* **DATA EXTRACT**
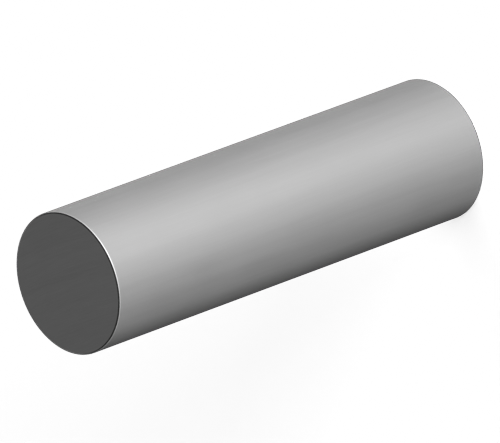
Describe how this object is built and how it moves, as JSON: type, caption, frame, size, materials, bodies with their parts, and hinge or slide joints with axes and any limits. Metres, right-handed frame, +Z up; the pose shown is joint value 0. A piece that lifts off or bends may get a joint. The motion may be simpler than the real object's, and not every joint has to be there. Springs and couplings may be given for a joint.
{
  "type": "round metal bar",
  "caption": "Short round steel bar, sawn square at both ends with the edges broken, standing on one end as cut stock for turning, clamping or welding.",
  "frame": {"origin": "centre of the lower sawn face, which stands on the floor", "axes": "+Z up along the bar, from the lower sawn face, the picture's far end, to the upper one, the picture's near end; +X and +Y across it"},
  "size_m": [0.05, 0.05, 0.175],
  "materials": {
    "bright_steel": "satin"
  },
  "bodies": {
    "root": {"round_bar": "bright_steel"}
  },
  "joints": []
}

* **TASK GOAL**
Using the data above, repeat every line exactly.

* **ANSWER BELOW**
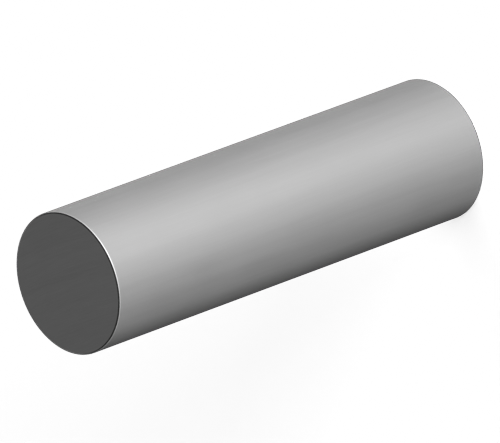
Describe how this object is built and how it moves, as JSON: type, caption, frame, size, materials, bodies with their parts, and hinge or slide joints with axes and any limits. Metres, right-handed frame, +Z up; the pose shown is joint value 0. A piece that lifts off or bends may get a joint. The motion may be simpler than the real object's, and not every joint has to be there. Springs and couplings may be given for a joint.
{
  "type": "round metal bar",
  "caption": "Short round steel bar, sawn square at both ends with the edges broken, standing on one end as cut stock for turning, clamping or welding.",
  "frame": {"origin": "centre of the lower sawn face, which stands on the floor", "axes": "+Z up along the bar, from the lower sawn face, the picture's far end, to the upper one, the picture's near end; +X and +Y across it"},
  "size_m": [0.05, 0.05, 0.175],
  "materials": {
    "bright_steel": "satin"
  },
  "bodies": {
    "root": {"round_bar": "bright_steel"}
  },
  "joints": []
}